Mateja studied marketing at the Economics University Zagreb and has worked in event organisation for more than ten years. Previously she worked in an Italian Non- Profit foundation where she worked on prevention projects, collaborating with the majority of Italian schools and worldwide associations specialising in the problematics of troubled youth. She was actively involved in the organisation of a yearly project that saw over 3000 students attending a two-day event.
In 2017 she collaborated with a Non-Profit Organisation based in Brussels that was developing initiatives by bringing together policy makers, scientists and the public, where she managed the logistics for an annual Summit in the European Parliament and round tables during the year.

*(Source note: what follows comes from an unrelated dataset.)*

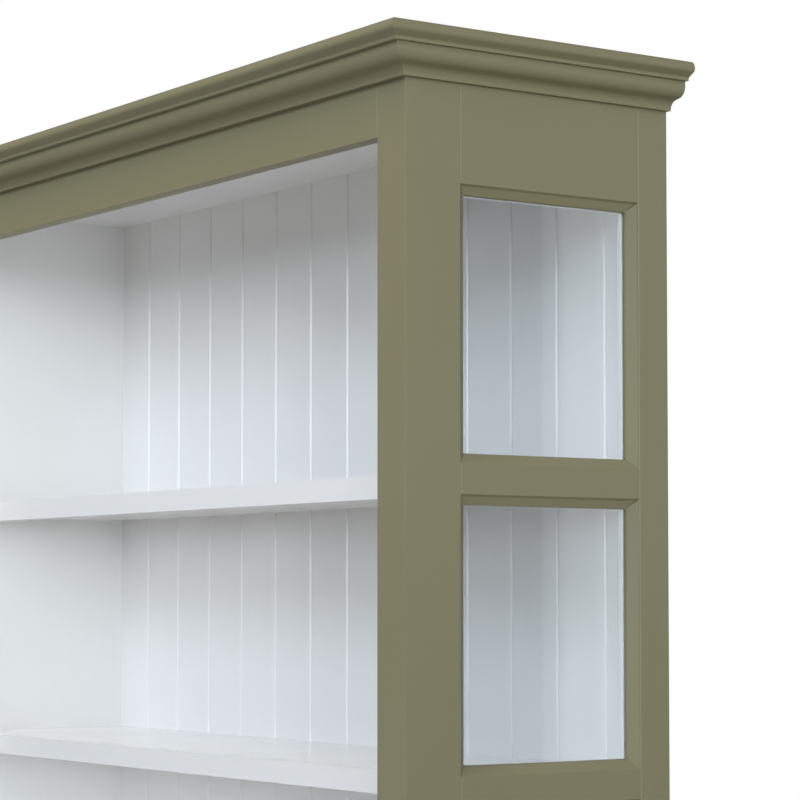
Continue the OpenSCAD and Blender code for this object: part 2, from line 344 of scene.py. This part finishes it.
def glassFinish(name):
    material, start = newFinish(name)
    place = start.node("ShaderNodeTexCoord", {}, {}, "Object")
    cloud = start.noise(place, glass["smudges"], 3.0)
    swell = start.noise(place, glass["waves"], 0.0)
    pane = start.node(
        "ShaderNodeBsdfPrincipled",
        {},
        {
            "Base Color": glass["tint"],
            "Roughness": cloud * glass["smudge"],
            "IOR": 1.5,
            "Transmission Weight": 1.0,
            "Normal": start.bump(glass["waveStrength"], glass["wave"], swell),
        },
    )
    clear = start.node("ShaderNodeBsdfTransparent", {}, {"Color": glass["shadow"]})
    lamp = start.node("ShaderNodeLightPath", {}, {}, "Is Shadow Ray")
    surface = start.node("ShaderNodeMixShader", {}, {0: lamp, 1: pane, 2: clear})
    start.node("ShaderNodeOutputMaterial", {}, {"Surface": surface})
    return material


# Steel of the nail heads, with spots of rust
steel = {
    "colour": linear(150, 150, 152),
    "rust": linear(96, 74, 58),
    "speckle": 260.0,
    "rustEdges": (0.5, 0.75),
    "dulling": 0.4,  # how much less metallic the rusty spots are
    "roughness": 0.38,
    "roughnessSpread": 0.3,
}


def steelFinish(name):
    material, start = newFinish(name)
    place = start.node("ShaderNodeTexCoord", {}, {}, "Object")
    speckle = start.noise(place, steel["speckle"], 4.0)
    stain = start.ramp(speckle, steel["rustEdges"], (black, white))
    surface = start.node(
        "ShaderNodeBsdfPrincipled",
        {},
        {
            "Base Color": start.mix(stain, steel["colour"], steel["rust"]),
            "Metallic": 1 - speckle * steel["dulling"],
            "Roughness": steel["roughness"] + speckle * steel["roughnessSpread"],
        },
    )
    start.node("ShaderNodeOutputMaterial", {}, {"Surface": surface})
    return material


finishes = {}
for axis in "XYZ":
    finishes["outside" + axis] = paintFinish("olive paint " + axis, paint["outside"], axis)
    finishes["inside" + axis] = paintFinish("white paint " + axis, paint["inside"], axis)
    finishes["bare" + axis] = woodFinish("bare softwood " + axis, axis)
# a lighter olive standing for light: the painted highlight on the joints and on the chamfers that
# look up
finishes["highlight"] = paintFinish("worn olive paint", paint["highlight"], "Z")
finishes["glass"] = glassFinish("clear glass")
finishes["steel"] = steelFinish("nail steel")
print("finishes made:", len(finishes))

# Pieces whose grain runs from one end of the cabinet to the other
lengthwise = (
    "cornice_front",
    "header_rail",
    "plinth_rail",
    "bottom_back_rail",
    "glue_blocks",
    "top_board",
    "bottom_board",
    "shelf",
)


def grainOf(name):
    if name.startswith(lengthwise):
        return "X"
    return "Y" if name.startswith("cornice") or "_rail" in name else "Z"


def weldedCopy(name):
    # the node's loose triangles as one closed shell of flat faces
    source = nodes[name].data
    shell = bmesh.new()
    corners = [shell.verts.new(vertex.co) for vertex in source.vertices]
    for face in source.polygons:
        shell.faces.new([corners[i] for i in face.vertices])
    bmesh.ops.remove_doubles(shell, verts=shell.verts, dist=merging)
    flat = math.radians(0.5)
    bmesh.ops.dissolve_limit(shell, angle_limit=flat, verts=shell.verts, edges=shell.edges)
    return shell


def cutShell(shell, place, normal):
    # adds an edge loop where a plane meets the shell
    parts = shell.verts[:] + shell.edges[:] + shell.faces[:]
    bmesh.ops.bisect_plane(shell, geom=parts, plane_co=place, plane_no=normal)


def addBlock(shell, low, high):
    # a closed block between two corners
    place = [(low[i] + high[i]) / 2 for i in range(3)]
    size = [high[i] - low[i] for i in range(3)]
    grid = bmesh.ops.create_cube(shell, size=1.0)["verts"]
    bmesh.ops.scale(shell, vec=size, verts=grid)
    bmesh.ops.translate(shell, vec=place, verts=grid)


# A shelf is a board with a deeper lipping along its front, flush on top, and a tongue at each end
lipping = {"board": 0.019, "depth": 0.020, "tongue": 0.004, "tongueStart": 0.010}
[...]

Lily Parsey (Policy and Communications Assistant)
Lily supports the ILC’s policy and external engagement work across all policy areas. She moreover managed the delivery of the Innovating for Ageing Awards, which sought solutions to the problems faced by vulnerable consumers in later life and is currently leading on a global programme on the future of infectious diseases. She sits on the Advisory Board of the Age Action Alliance and was previously the Secretary of the European Nutrition for Health Alliance.
Prior to joining the ILC, Lily completed an interdisciplinary degree combining Political Science, Data Analysis and Languages.
She speaks English, German, French, Spanish and Mandarin to a proficient level. With a keen interest in international affairs, she managed a cross-party summit on the future challenges of the EU in the wake of the financial crisis and Brexit. She has also co-organised two 600-attendee conferences on energy innovation in Africa and the Asia-Pacific region respectively.